Les mots sont magiciens, sorciers, manipulateurs, associations, rapports au réel ou illusions… Combien de discours prononcés dans l’histoire ont changé le cours des événements ? Mao, Gandhi, Hitler, Churchill… Sans leurs mots…



Les mots sont volages, infidèles, trompeurs, illusoires, remplaçables… Combien de livres avons-nous lus ? Et oubliés ? Et pourquoi ? Pourquoi retient-on tel roman ? Pourquoi ses personnages et ses péripéties se gravent-elles dans un coin de notre tête alors que d’autres…


Il y a quelques mois, j’ai rangé enfin tous mes livres. Ils étaient dispersés dans toute la maison et je me suis dit : « Un peu de courage pour mettre beaucoup d’ordre. » Évidemment, ça m’a pris plusieurs journées parce que j’ai retrouvé une foule de livres, manuels que j’ai feuilletés, relus… Comme j’ai voulu faire ça bien, j’avais rangé les auteurs en les regroupant. C’est comme ça que j’ai pu remettre la main sur les livres de Kundera, «L’Art du roman » notamment… Relecture rapide et nouvelles pages marquées d’un trait rouge (mais si, j’agresse parfois mes livres au Bic rouge !) Bien sûr, aborder « L’Art du roman » de Kundera n’est pas mon intention (l’analyse de Don Quichotte, je l’ai beaucoup appréciée soit dit en passant !) Pour faire affreusement et scandaleusement court, disons que Kundera donne une idée de ce qu’est le roman pour lui à travers la lecture des auteurs qu’il affectionne (Cervantès, Diderot, Flaubert, Tolstoï…) et il n’a de cesse de souligner une des caractéristiques fondamentales du roman : la liberté de composition.

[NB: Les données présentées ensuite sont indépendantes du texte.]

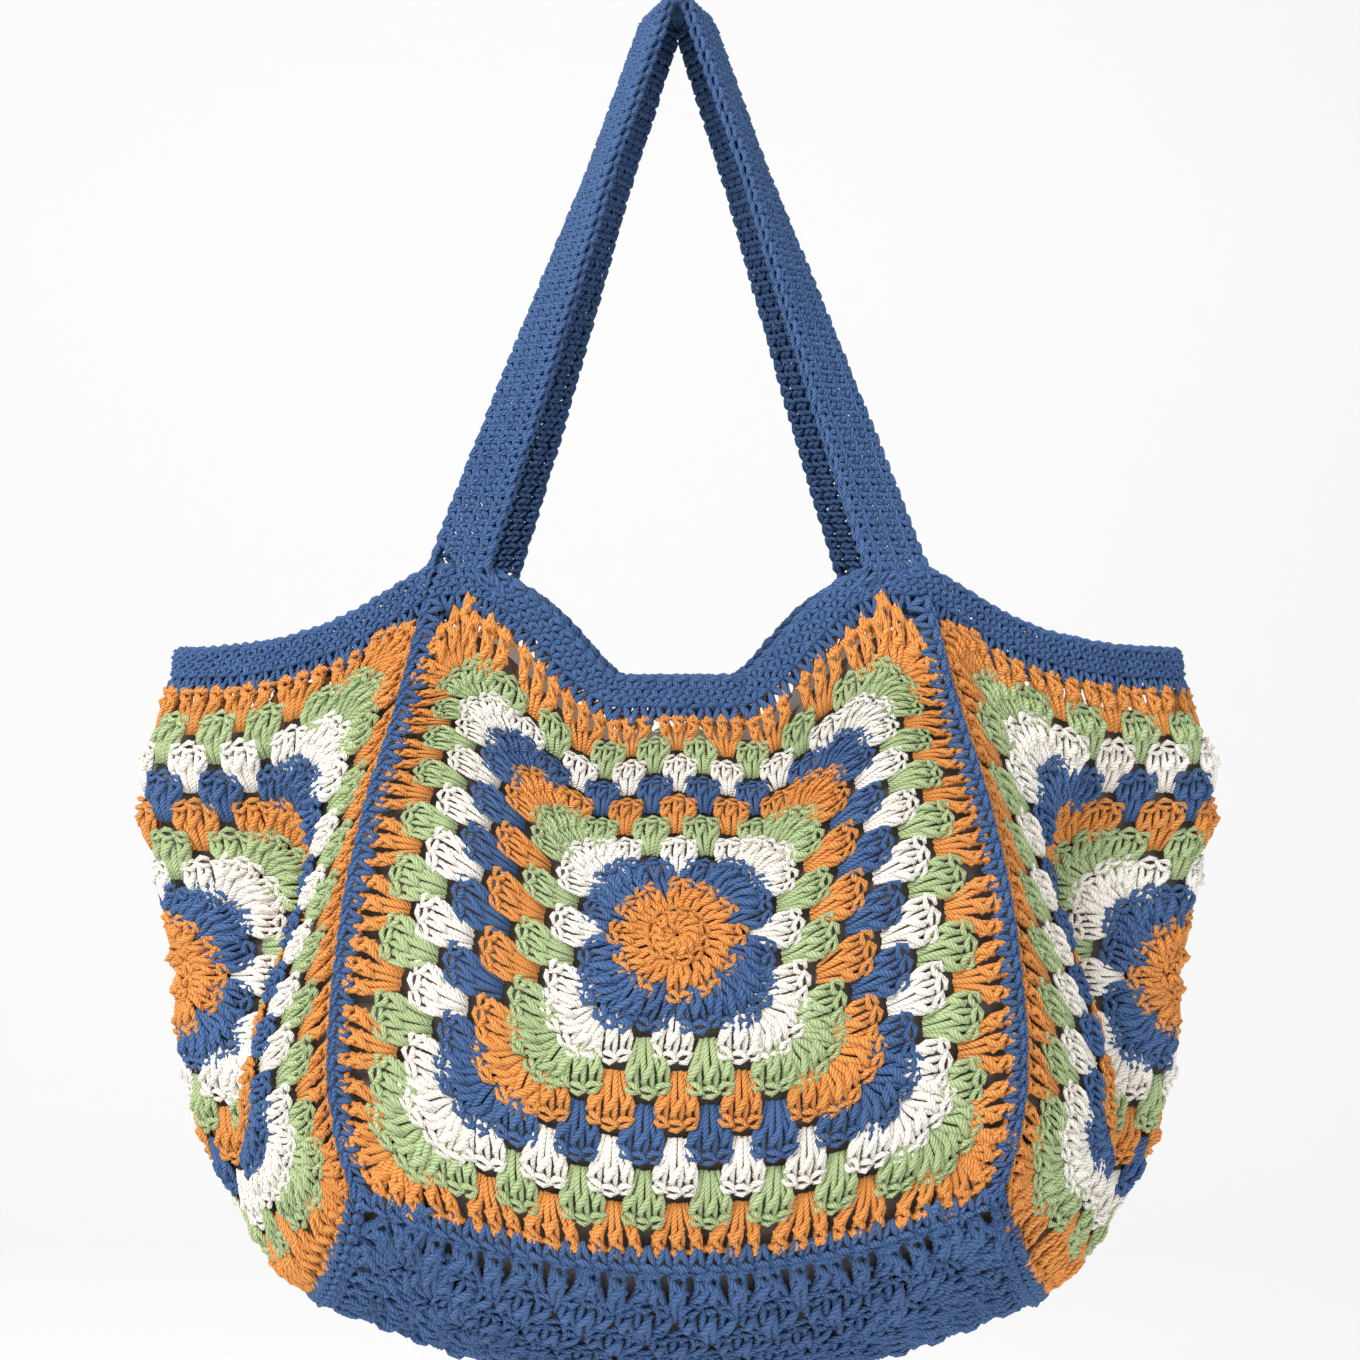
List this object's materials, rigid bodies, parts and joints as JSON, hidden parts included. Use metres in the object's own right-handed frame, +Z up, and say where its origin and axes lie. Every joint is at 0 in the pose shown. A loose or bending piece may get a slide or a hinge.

Pourquoi je parle de ça, encore ? De la liberté de composition, du pouvoir des mots, des livres inoubliables? Tout ça, ce n’est jamais que des mots (encore eux !) et, vraiment, j’avais l’impression d’avoir un message à faire passer en commençant à écrire…


Qu’est-ce qui fait qu’on aime un roman ? Qu’on a envie de le partager ? Qu’on ressent une émotion, quelle qu’elle soit ? Voilà, c’est ça, c’est de ça que je voulais parler en écrivant, à côté de ma tasse de café : les romans suscitent des émotions. Mais pourquoi tel roman et pas un autre ? Attendez… J’ai un livre de Kundera sous la main, « La Lenteur ». La postface est très bien faite. J’ai souvenir d’un passage que j’avais partagé…



L’autre trait qui confère à « La Lenteur » un caractère distinctif et « inaugural » dans l’œuvre de Kundera, c’est, bien sûr, que ce roman a été écrit directement en français. Ce fait suscitera sans doute des réactions cocardières, mais elles ont peu à voir avec sa véritable portée, qui se situe à un tout autre niveau, beaucoup plus significatif. Il y a en effet, dans ce changement d’idiome, dans cette « indifférence » au moins théorique à la langue, l’affirmation implicite d’une conception du roman qui a fort peu à voir avec le culte actuel de l’écriture. Selon ce culte, selon cette idolâtrie, la littérature – y compris le roman – ne serait qu’une sorte de jeu linguistique dominé tantôt par l’abandon aux ressources et aux « pouvoirs » insoupçonnés de la langue, tantôt par la recherche effrénée d’un « style », c’est-à-dire d’une manière prétendument originale de combiner des mots et de former des phrases dans un « texte » qui soit à lui-même sa propre origine et sa propre fin. […] Prenez la plupart des romans qui s’écrivent aujourd’hui en français, dépouillez-les de leurs joliesses d’écriture et autres « audaces » rhétoriques, traduisez-les en simple prose, et vous verrez.

François Ricard dans Kundera, « La lenteur », Gallimard, Folio, postface, pp.186-187.


Le pouvoir des mots oui… mais aussi surtout le pouvoir des histoires ; c’est là que je voulais en venir. On oublie trop souvent de raconter des histoires, des histoires qu’on n’oubliera pas, qu’on n’a pas envie d’oublier. Lewis Carroll, lui, qui avait raconté « Alice au pays des merveilles » dans une barque avant de l’écrire, l’avait bien compris.